Тут уж мы не выдержали и, плюнув на политкорректность, сказали немецкой коллеге, которая сидела рядом: «Зачем было привозить сюда эту больную женщину? У нее же острый психоз».
Коллега отреагировала неожиданно и с заметным раздражением:
— Откуда вы знаете, что это больная? Вы что, ее тестировали? Может, она как раз психиатр, подруга доктора Крюгера…
Мы пристыжено замолкли, ведь и вправду не тестировали… А то, что видно невооруженным глазом, так это у кого какое зрение…
Но тут нашу подмоченную было репутацию спас сам полураздетый доктор Крюгер. Отстраняя непрошеную возлюбленную, он извинился в микрофон перед залом за то, что больная разволновалась и ведет себя несколько аффектированно.
Что было дальше, мы, честно говоря, помним слабо. Осталось лишь впечатление кошмара, какого-то всеобщего беснования. А еще в опухшей голове промелькнула мысль, что на следующем конгрессе душевнобольные, наверное, будут уже сидеть не только в зале, но и в президиуме. А через раз полностью захватят власть, обретя полномочия устроителей. Ведь с их маниакальным напором они сметут на своем пути любую преграду.
Тогда нам эта мысль показалась скорее юмористической. Во всяком случае, мы не стали ее развивать. Но теперь, глядя на то, что происходит вокруг, как-то очень живо припомнили свои гамбургские впечатления и подумали, что все это скорее грустно, нежели смешно. А главное, совсем не так далеко от истины, как нам казалось в начале 90-х! На конгрессе была явлена одна из важнейших тенденций современного переустройства мира — стирание границ между безумием и нормой.

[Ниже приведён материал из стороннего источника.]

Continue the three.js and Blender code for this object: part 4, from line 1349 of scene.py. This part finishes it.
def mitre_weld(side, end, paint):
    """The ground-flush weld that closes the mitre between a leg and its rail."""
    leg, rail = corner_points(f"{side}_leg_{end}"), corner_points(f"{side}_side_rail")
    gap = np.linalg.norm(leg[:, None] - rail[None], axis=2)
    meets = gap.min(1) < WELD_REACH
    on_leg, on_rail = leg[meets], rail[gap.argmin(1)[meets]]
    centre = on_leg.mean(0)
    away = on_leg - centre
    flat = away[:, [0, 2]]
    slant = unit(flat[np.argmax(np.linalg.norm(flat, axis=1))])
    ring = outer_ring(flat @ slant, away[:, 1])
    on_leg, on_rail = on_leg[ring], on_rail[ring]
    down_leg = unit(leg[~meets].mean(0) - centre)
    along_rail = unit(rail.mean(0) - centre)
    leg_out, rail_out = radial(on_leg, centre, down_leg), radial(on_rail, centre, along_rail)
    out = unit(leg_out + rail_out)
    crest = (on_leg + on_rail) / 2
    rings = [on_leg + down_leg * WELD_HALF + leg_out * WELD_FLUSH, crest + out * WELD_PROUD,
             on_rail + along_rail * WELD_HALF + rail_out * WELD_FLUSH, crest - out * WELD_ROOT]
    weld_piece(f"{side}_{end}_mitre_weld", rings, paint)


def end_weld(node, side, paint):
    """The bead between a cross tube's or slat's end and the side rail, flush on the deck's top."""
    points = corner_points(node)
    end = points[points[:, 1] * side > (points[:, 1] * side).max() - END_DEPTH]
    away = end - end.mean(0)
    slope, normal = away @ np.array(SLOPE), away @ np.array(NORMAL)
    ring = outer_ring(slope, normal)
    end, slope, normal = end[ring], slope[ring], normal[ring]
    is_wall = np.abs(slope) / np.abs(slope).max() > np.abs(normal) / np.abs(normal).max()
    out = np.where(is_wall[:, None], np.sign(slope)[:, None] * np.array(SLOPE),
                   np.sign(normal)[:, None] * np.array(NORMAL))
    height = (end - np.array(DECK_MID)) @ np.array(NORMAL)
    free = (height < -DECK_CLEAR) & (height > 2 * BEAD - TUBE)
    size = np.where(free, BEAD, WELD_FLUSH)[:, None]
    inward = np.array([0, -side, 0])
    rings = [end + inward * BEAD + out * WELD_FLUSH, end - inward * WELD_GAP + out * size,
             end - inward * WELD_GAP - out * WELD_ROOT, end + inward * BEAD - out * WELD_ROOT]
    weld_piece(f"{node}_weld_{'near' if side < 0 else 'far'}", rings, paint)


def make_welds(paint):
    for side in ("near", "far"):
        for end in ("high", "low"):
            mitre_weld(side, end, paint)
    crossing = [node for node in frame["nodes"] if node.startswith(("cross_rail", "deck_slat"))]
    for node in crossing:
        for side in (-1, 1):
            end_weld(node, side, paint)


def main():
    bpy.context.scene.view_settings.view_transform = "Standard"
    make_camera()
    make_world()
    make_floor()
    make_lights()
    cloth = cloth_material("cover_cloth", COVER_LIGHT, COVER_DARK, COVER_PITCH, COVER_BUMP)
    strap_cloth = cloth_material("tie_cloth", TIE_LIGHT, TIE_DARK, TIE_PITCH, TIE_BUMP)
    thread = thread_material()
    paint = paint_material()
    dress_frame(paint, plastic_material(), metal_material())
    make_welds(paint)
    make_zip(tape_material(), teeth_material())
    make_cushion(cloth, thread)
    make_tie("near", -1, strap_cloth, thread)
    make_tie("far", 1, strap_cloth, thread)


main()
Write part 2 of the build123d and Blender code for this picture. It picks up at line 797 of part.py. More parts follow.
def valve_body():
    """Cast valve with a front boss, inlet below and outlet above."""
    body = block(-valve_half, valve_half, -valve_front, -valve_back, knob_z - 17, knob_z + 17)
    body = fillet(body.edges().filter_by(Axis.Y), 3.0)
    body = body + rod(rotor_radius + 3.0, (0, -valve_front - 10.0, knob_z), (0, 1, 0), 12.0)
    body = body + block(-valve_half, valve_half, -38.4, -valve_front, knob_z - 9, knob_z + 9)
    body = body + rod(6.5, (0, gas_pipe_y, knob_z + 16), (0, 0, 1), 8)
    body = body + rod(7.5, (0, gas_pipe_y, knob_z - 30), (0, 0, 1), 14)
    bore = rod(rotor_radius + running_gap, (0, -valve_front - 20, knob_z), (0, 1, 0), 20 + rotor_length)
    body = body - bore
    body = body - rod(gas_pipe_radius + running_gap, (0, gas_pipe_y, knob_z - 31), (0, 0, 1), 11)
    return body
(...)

Вообще-то разговоры о том, что нормальных людей в принципе не существует и что никто не знает, где кончается яркая личность и начинается личность психически нездоровая, велись давно. Мы, во всяком случае, помним подобные сентенции с самого детства. А кому незнаком расхожий миф о сцепленности безумия и гениальности? Равно как и о том, что все талантливые люди хоть с легким, но «приветом»? Во времена застоя критическое отношение к психиатрии среди нашей интеллигенции усугублялось еще и практикой помещения диссидентов в сумасшедший дом. Случаев таких было не столь много, как принято думать, но зато они получали громкую огласку, ибо в брежневское время в «железном занавесе» появились бреши: кто-то слушал радиостанцию «Голос Америки», кто-то читал самиздатовскую литературу. И даже тогда, когда диссидент действительно был психически не вполне нормален, на это закрывали глаза, потому что восхищение храбростью человека, который подвергал себя риску во имя всеобщей свободы, перевешивало все остальные соображения.